Dr. Mark Reeves (Host) Surgical Oncologist A team of researchers at Loma Linda University Health have been investigating lifestyle and health for nearly 60 years in what’s known as the Adventist Health Studies. What they found is those who eat a vegetarian diet have a lower risk for chronic diseases, which ultimately translates into longer, healthier living.
Dr. Michael Orlich Assistant Professor of Preventive Medicine In our study, the vegetarians compared to the non-vegetarians do have a lower risk of chronic disease, a lower risk of high blood pressure, lower risk of high cholesterol, a lower risk of diabetes and are less obese and a lower risk of dying from heart disease ultimately."
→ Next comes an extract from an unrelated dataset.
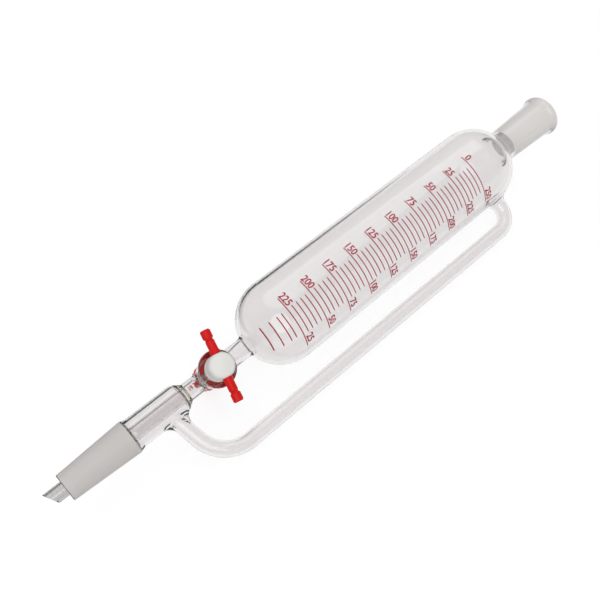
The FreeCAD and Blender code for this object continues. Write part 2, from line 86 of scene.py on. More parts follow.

Dr. Mark Reeves (Host) The researchers recently discovered that vegetarians are 22 percent less likely to develop colorectal cancers—the second leading cause of cancer death in the United States.
Patricia Kelikani (Host) So how can you start eating a vegetarian diet and experience the lifestyle benefits? If giving up meat entirely is too much, why not reconsider how often you eat meat? For example, try eating only fish, or eat other meats only once a week to experience similar health benefits associated with a vegetarian lifestyle. The second tip is to eat fewer refined foods like sugar, desserts, snack foods and fast food meals.
Dr. Mark Reeves (Host) Instead we should eat more whole grains and natural foods like fruits, vegetables, legumes and nuts.
Dr. Michael Orlich The closer you get to some kind of natural state, growing your own garden, shopping at a local farmer's market. That can be very helpful.
Dr. Mark Reeves (Host) If you commit to following these tips, you can enjoy the benefits of lowering your risk for chronic disease and living 6 to 9 years longer.
Patricia Kelikani (Host) There’s your tip for the day on how you can live healthier, longer.
All health and health-related information contained in this program is general in nature and should not be used as a substitute for a visit with a health care professional. Viewers should consult their health care providers concerning any medical condition or treatment.